Selain itu, keberadaan influencer atau konten kreator yang secara tidak langsung mempromosikan permainan slot daring turut memperlemah posisi regulasi. Melalui media sosial, banyak konten hiburan yang menampilkan permainan slot sebagai aktivitas seru dan menguntungkan. Hal ini memperburuk citra hukum karena masyarakat mulai mengasosiasikan perjudian daring dengan gaya hidup digital yang modern. Tanpa filter dan pengawasan ketat, media sosial justru menjadi sarana promosi tidak langsung bagi situs-situs ilegal tersebut.
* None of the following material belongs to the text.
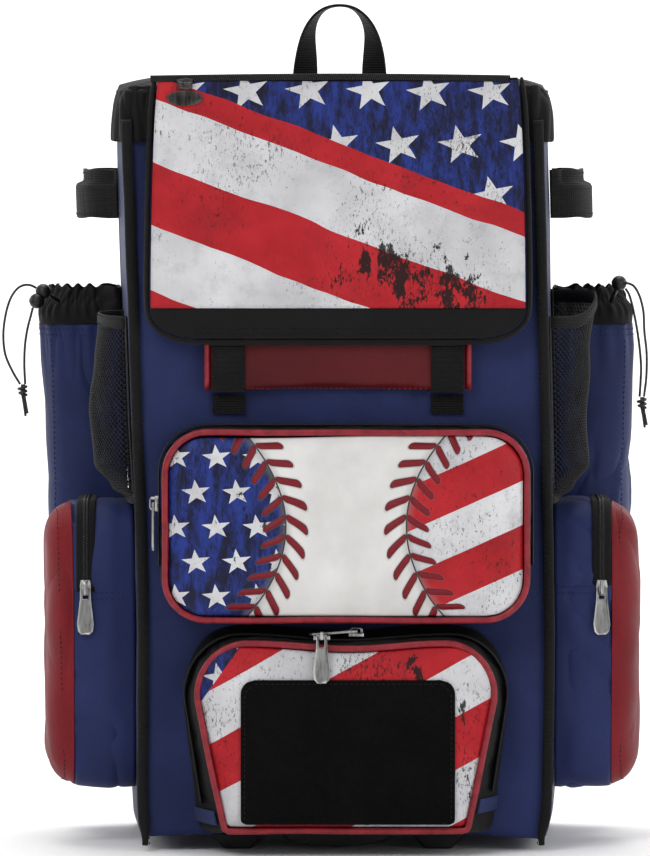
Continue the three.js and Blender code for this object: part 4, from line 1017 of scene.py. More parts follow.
# %% [markdown]
# The carry handle is one length of webbing, sewn flat at both feet and twisted edge-on at the top, where the
# hand takes it. The straps below the flap are shorter cuts of the same stuff, boxed with stitches.

# %% Handle and straps
STRAP_INSET = 0.002


def strap_bend(place, normal):
    return Vector((0, -0.0007 * math.sin(place.z * 150), 0))


cloth_piece("carry_handle", webbing_weave, 3, rim=0.0003)
for side in SIDES:
    for part in ("upper", "lower"):
        node = f"flap_strap_{side}_{part}"
        low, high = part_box(node)
        strap = cloth_piece(node, webbing_weave, 3, strap_bend, rim=0.0005)
        left, right = low.x + STRAP_INSET, high.x - STRAP_INSET
        foot, top = low.z + STRAP_INSET, high.z - STRAP_INSET
        face = [(left, foot), (right, foot), (right, top), (left, top), (left, foot)]
        lines = [run_on(strap.name, straight(*a, *b, 12), 0.0003) for a, b in zip(face, face[1:])]
        seam(f"{node}_stitches", lines, "bag", "webbing", dark_thread, FORWARD)

# %% [markdown]
# The red band is a tube of cloth round a foam strip. A real one is stuffed before it is sewn shut, so it is
# made the same way here: the plain solid is remeshed, and Cloth blows it up for a few frames. How far a point
# may travel is capped, so it stays between its neighbours.

# %% Stuffing by cloth simulation
PAD_VOXEL = 0.0045


def stuffed(node, pressure, cap, shrink, back, frames=18):
    """A padded piece: remeshed, inflated, capped, laid flat on the plane y = back, and smoothed once."""
    mesh = nodes[node].data.copy()
    low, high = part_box(node)
    middle = (low + high) / 2
    for vert in mesh.vertices:
        vert.co = middle + (vert.co - middle) * shrink
    dense = through(mesh, ("REMESH", {"mode": "VOXEL", "voxel_size": PAD_VOXEL}))
    piece = bpy.data.objects.new(f"{node}_stuffed", dense)
    scene.collection.objects.link(piece)
    cloth = piece.modifiers.new("cloth", "CLOTH")
    stuff = {"quality": 5, "mass": 0.2, "use_pressure": True, "uniform_pressure_force": pressure,
             "tension_stiffness": 18, "compression_stiffness": 12, "bending_stiffness": 0.4}
    for key, value in stuff.items():
        setattr(cloth.settings, key, value)
    cloth.settings.effector_weights.gravity = 0
    cloth.collision_settings.use_collision = False
    cloth.point_cache.frame_end = frames
    for step in range(1, frames + 1):
        scene.frame_set(step)
    blown = bpy.data.meshes.new_from_object(piece.evaluated_get(bpy.context.evaluated_depsgraph_get()))
    for old, new in zip(dense.vertices, blown.vertices):
        move = new.co - old.co
        if move.length > cap:
            move = move.normalized() * cap
        new.co = old.co + move
    bpy.data.objects.remove(piece)
    bpy.data.meshes.remove(dense)
    dense = blown
    scene.frame_set(1)
    for vert in dense.vertices:
        vert.co.y = min(vert.co.y, back)
    mesh = through(dense, ("SUBSURF", {"levels": 1, "render_levels": 1}))
    print(node, "stuffed,", len(mesh.vertices), "points")
    return mesh


band_low, band_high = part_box("grab_band")
STRAP_MIDDLE = 0.084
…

Meski begitu, bukan berarti pemerintah sepenuhnya pasif. Dalam beberapa waktu terakhir, muncul upaya baru untuk memperkuat koordinasi lintas lembaga. Kominfo, OJK, dan Kepolisian kini bekerja sama untuk menelusuri aliran dana dan menindak pihak yang terlibat dalam distribusi keuntungan dari aktivitas perjudian digital. Namun, hasilnya masih terbatas karena banyak transaksi berlangsung menggunakan e-wallet anonim atau cryptocurrency, yang sulit dilacak secara konvensional.
Ke depan, yang dibutuhkan bukan hanya ketegasan hukum, tetapi juga adaptasi regulasi terhadap era digital. Pemerintah perlu membangun sistem pemantauan berbasis AI yang mampu mendeteksi situs perjudian baru secara otomatis, serta bekerja sama dengan penyedia internet untuk memblokir domain secara real-time. Selain itu, pendekatan humanistik berupa edukasi dan rehabilitasi digital juga perlu diperkuat agar masyarakat memahami bahaya kecanduan permainan berbasis taruhan.
Regulasi yang kuat tidak cukup hanya berdasar larangan, tetapi juga pada kesadaran kolektif masyarakat. Ketika pengguna internet mulai bijak memilih platform dan memahami risikonya, maka ruang gerak perjudian daring akan semakin sempit.
Melemahnya regulasi bisa menjadi alarm penting bahwa hukum harus bertransformasi mengikuti perkembangan zaman, bukan hanya bertahan di teks undang-undang lama yang tak lagi relevan di dunia tanpa batas digital.